**Data shown**.

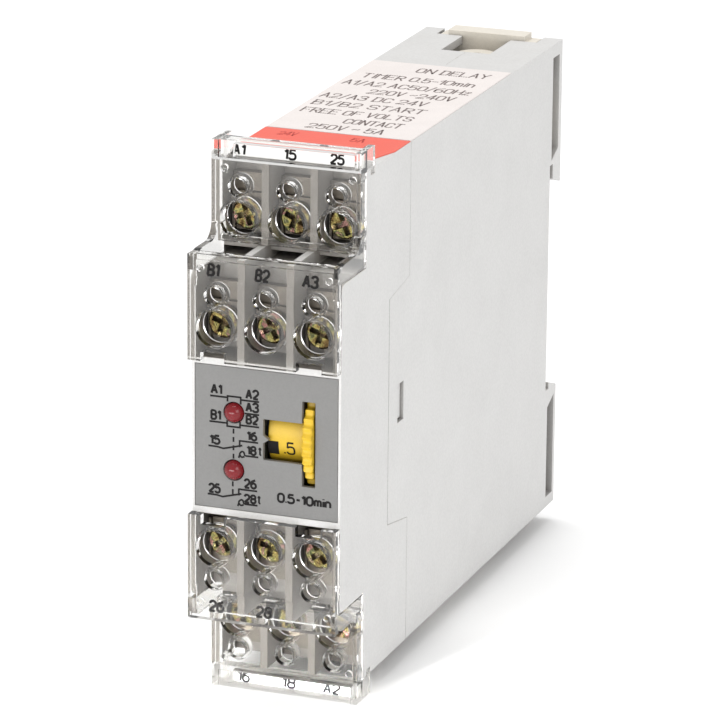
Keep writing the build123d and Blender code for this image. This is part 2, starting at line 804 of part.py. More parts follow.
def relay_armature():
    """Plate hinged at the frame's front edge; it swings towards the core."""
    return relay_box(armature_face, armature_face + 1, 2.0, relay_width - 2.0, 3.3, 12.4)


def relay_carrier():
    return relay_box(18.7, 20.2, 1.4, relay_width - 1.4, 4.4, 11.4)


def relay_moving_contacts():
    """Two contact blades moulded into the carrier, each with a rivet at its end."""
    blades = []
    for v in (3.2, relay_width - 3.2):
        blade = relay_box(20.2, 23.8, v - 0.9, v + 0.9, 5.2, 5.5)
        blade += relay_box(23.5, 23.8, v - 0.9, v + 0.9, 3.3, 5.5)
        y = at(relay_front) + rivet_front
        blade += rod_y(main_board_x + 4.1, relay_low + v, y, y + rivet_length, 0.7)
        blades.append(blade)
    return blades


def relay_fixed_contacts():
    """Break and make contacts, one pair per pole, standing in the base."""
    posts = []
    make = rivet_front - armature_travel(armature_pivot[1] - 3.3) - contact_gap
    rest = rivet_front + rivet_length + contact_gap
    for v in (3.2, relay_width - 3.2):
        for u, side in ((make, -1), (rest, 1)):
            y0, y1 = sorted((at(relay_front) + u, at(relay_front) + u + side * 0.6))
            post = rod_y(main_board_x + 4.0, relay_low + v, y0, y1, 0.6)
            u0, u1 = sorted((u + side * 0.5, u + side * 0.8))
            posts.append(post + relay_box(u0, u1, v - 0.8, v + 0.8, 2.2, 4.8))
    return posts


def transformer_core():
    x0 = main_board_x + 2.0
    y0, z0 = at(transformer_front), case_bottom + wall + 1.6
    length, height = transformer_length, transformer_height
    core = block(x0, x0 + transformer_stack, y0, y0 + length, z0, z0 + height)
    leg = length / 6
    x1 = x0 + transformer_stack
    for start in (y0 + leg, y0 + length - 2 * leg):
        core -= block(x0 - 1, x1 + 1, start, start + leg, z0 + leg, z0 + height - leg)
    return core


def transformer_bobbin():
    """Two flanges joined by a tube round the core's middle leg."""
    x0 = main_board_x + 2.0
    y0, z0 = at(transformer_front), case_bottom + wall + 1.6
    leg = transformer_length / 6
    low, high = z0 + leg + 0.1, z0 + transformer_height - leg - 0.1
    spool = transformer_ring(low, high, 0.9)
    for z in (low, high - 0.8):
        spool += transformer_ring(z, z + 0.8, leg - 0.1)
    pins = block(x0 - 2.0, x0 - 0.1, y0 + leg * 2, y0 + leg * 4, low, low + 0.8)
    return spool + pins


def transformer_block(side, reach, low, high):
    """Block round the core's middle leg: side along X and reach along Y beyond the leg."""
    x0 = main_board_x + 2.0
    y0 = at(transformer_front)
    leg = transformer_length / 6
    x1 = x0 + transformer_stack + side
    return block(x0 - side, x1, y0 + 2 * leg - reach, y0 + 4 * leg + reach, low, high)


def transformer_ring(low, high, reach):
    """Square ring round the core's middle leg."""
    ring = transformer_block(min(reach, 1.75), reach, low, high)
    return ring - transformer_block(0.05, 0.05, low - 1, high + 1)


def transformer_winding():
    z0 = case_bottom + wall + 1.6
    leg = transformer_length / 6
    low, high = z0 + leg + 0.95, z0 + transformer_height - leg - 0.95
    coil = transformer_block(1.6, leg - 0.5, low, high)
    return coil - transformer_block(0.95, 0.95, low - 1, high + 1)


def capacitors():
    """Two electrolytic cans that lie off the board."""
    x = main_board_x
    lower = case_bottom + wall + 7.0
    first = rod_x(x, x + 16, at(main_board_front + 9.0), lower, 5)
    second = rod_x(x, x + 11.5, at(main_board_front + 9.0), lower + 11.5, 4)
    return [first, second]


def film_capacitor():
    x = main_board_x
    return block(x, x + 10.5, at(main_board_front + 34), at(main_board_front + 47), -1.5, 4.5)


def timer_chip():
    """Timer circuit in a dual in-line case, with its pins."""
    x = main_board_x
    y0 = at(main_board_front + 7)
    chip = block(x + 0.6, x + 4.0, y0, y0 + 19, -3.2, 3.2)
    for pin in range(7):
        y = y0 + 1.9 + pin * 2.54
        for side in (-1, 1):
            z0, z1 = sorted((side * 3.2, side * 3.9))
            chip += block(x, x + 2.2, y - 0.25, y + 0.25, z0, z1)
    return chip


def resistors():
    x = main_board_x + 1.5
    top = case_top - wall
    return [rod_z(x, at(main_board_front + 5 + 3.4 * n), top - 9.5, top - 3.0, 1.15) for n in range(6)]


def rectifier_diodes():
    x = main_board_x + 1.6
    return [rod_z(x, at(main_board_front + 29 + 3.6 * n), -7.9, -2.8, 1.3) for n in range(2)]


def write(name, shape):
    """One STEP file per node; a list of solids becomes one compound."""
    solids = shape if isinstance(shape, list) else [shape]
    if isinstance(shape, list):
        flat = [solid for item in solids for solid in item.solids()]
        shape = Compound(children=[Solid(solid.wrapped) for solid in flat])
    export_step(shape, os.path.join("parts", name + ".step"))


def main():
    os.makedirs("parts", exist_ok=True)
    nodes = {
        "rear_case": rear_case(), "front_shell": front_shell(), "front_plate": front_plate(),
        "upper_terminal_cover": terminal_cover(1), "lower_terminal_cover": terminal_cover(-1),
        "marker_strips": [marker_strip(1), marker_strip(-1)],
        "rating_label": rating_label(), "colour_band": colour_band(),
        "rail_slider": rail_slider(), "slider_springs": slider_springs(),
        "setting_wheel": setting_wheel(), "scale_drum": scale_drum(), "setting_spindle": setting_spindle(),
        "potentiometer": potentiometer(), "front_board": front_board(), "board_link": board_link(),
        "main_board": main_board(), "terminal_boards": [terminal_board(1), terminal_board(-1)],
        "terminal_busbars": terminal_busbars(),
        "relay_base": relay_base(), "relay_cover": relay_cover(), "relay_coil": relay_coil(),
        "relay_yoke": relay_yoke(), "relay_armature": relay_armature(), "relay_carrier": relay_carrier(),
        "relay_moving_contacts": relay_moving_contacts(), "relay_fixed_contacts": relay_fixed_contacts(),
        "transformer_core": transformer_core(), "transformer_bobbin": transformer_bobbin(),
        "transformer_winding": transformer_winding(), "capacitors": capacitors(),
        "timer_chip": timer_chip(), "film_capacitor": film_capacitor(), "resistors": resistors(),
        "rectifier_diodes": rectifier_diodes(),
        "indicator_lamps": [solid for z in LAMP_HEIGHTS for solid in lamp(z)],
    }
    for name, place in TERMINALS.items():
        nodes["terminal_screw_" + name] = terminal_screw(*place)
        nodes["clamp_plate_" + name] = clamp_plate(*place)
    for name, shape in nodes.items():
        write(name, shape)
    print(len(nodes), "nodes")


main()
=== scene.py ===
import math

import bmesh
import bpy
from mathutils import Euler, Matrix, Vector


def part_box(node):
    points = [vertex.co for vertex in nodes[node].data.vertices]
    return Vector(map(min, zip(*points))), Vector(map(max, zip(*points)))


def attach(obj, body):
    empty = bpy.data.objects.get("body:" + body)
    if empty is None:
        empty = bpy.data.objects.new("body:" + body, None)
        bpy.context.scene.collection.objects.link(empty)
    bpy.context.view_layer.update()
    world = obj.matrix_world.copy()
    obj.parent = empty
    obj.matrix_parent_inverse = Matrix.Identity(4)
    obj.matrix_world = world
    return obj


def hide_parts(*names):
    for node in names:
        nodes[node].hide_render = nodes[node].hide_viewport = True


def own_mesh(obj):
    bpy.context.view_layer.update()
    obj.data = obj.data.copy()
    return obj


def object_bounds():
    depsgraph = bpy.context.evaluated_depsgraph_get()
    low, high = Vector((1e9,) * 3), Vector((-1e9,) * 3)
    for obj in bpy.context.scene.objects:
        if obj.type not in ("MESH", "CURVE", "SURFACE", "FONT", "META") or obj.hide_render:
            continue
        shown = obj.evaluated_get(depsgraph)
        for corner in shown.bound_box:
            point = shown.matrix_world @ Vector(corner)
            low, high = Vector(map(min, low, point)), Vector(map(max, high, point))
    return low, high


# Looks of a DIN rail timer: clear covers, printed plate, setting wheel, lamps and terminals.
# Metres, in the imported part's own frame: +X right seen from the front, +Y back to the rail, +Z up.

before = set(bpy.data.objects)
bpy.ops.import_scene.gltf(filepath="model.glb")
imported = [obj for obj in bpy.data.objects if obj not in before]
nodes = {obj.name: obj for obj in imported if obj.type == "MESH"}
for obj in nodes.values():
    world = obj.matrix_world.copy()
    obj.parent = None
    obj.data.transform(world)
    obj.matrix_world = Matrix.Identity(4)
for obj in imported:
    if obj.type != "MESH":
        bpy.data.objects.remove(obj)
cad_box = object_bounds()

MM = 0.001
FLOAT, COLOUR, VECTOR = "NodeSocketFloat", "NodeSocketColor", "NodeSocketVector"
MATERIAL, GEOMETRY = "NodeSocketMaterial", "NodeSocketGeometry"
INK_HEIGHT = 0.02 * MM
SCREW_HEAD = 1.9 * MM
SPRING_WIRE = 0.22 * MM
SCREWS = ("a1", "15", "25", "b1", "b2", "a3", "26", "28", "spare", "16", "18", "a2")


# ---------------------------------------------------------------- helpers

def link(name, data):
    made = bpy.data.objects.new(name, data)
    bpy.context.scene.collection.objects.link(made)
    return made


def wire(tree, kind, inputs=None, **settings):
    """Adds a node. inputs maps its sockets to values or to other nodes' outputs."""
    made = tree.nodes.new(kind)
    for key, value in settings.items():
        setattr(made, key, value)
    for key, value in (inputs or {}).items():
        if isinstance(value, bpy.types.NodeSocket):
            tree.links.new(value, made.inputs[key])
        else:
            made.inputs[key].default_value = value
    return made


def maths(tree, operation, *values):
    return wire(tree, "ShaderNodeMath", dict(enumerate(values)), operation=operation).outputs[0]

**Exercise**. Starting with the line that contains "for name, shape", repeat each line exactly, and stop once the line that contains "nodes[node].hide_render = nodes[node].hide_viewport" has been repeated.

**Solution to this task**.
    for name, shape in nodes.items():
        write(name, shape)
    print(len(nodes), "nodes")


main()
=== scene.py ===
import math

import bmesh
import bpy
from mathutils import Euler, Matrix, Vector


def part_box(node):
    points = [vertex.co for vertex in nodes[node].data.vertices]
    return Vector(map(min, zip(*points))), Vector(map(max, zip(*points)))


def attach(obj, body):
    empty = bpy.data.objects.get("body:" + body)
    if empty is None:
        empty = bpy.data.objects.new("body:" + body, None)
        bpy.context.scene.collection.objects.link(empty)
    bpy.context.view_layer.update()
    world = obj.matrix_world.copy()
    obj.parent = empty
    obj.matrix_parent_inverse = Matrix.Identity(4)
    obj.matrix_world = world
    return obj


def hide_parts(*names):
    for node in names:
        nodes[node].hide_render = nodes[node].hide_viewport = True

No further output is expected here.